### TASK PROMPT
Return the listing word for word, as given.

### DATASET SECTION
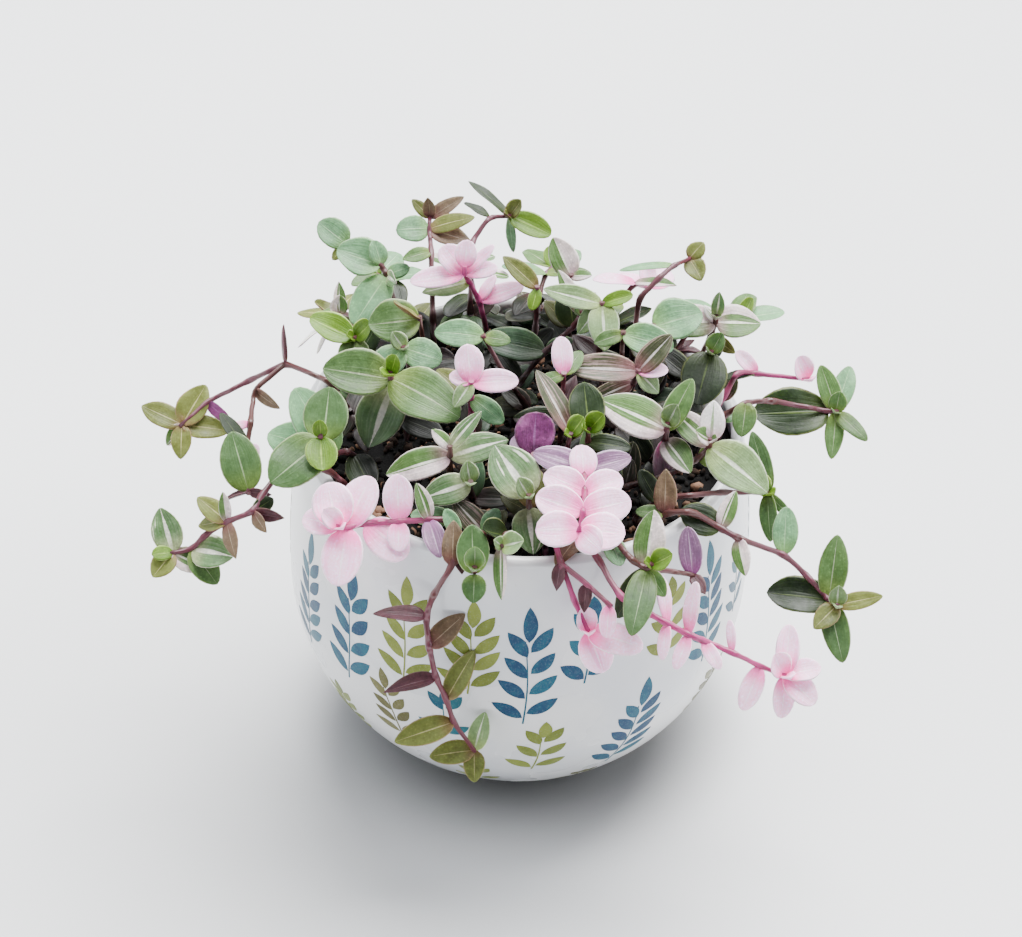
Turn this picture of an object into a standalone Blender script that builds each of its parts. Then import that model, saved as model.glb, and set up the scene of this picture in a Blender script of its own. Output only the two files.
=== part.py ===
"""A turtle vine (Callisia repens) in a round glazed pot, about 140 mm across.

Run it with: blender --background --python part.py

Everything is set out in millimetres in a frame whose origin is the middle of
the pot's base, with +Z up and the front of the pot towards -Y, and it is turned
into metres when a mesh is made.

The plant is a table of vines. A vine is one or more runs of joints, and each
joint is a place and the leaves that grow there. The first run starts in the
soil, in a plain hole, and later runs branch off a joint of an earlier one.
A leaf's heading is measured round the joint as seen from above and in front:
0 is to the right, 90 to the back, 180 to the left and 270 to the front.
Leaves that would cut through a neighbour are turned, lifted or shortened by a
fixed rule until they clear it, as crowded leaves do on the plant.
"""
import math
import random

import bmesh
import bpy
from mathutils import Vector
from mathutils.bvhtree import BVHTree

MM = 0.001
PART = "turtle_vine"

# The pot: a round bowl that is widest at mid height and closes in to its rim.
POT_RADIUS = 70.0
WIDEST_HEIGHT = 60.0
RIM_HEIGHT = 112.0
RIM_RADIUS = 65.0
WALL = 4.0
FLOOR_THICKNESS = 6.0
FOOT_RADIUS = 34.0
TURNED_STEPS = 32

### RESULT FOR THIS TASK
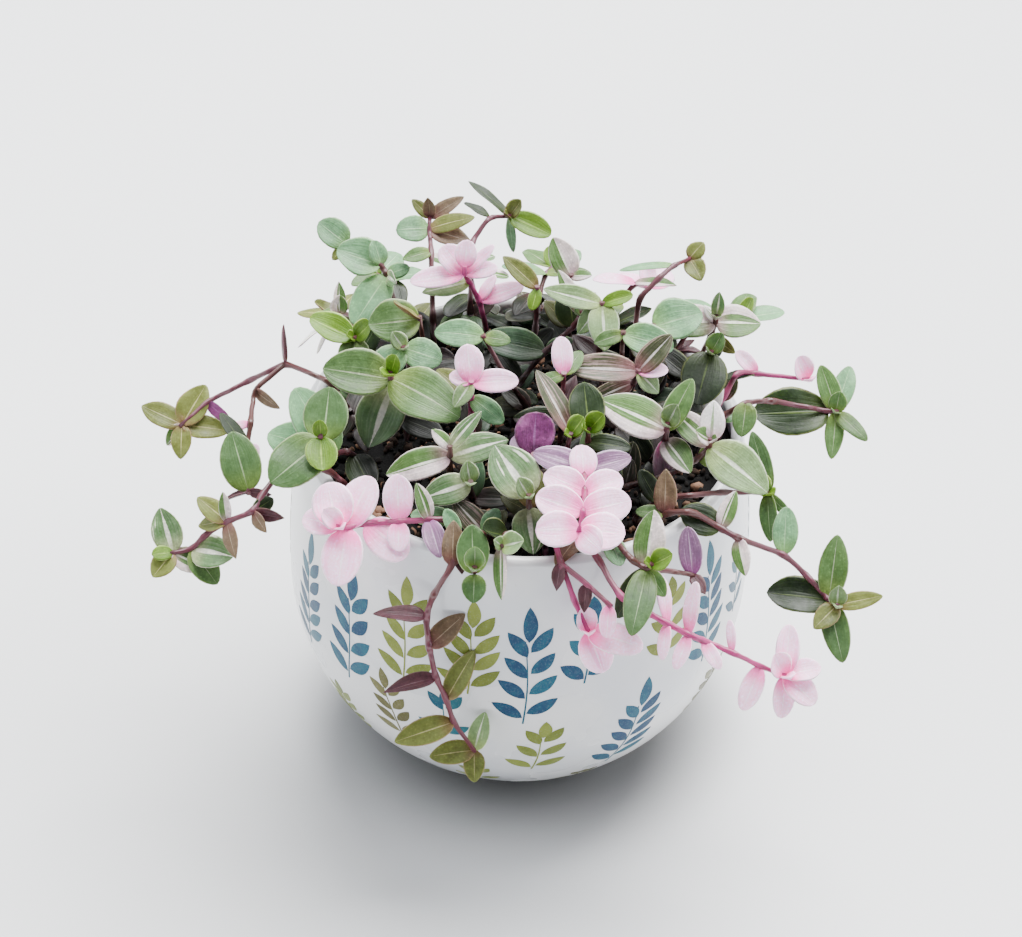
Turn this picture of an object into a standalone Blender script that builds each of its parts. Then import that model, saved as model.glb, and set up the scene of this picture in a Blender script of its own. Output only the two files.
=== part.py ===
"""A turtle vine (Callisia repens) in a round glazed pot, about 140 mm across.

Run it with: blender --background --python part.py

Everything is set out in millimetres in a frame whose origin is the middle of
the pot's base, with +Z up and the front of the pot towards -Y, and it is turned
into metres when a mesh is made.

The plant is a table of vines. A vine is one or more runs of joints, and each
joint is a place and the leaves that grow there. The first run starts in the
soil, in a plain hole, and later runs branch off a joint of an earlier one.
A leaf's heading is measured round the joint as seen from above and in front:
0 is to the right, 90 to the back, 180 to the left and 270 to the front.
Leaves that would cut through a neighbour are turned, lifted or shortened by a
fixed rule until they clear it, as crowded leaves do on the plant.
"""
import math
import random

import bmesh
import bpy
from mathutils import Vector
from mathutils.bvhtree import BVHTree

MM = 0.001
PART = "turtle_vine"

# The pot: a round bowl that is widest at mid height and closes in to its rim.
POT_RADIUS = 70.0
WIDEST_HEIGHT = 60.0
RIM_HEIGHT = 112.0
RIM_RADIUS = 65.0
WALL = 4.0
FLOOR_THICKNESS = 6.0
FOOT_RADIUS = 34.0
TURNED_STEPS = 32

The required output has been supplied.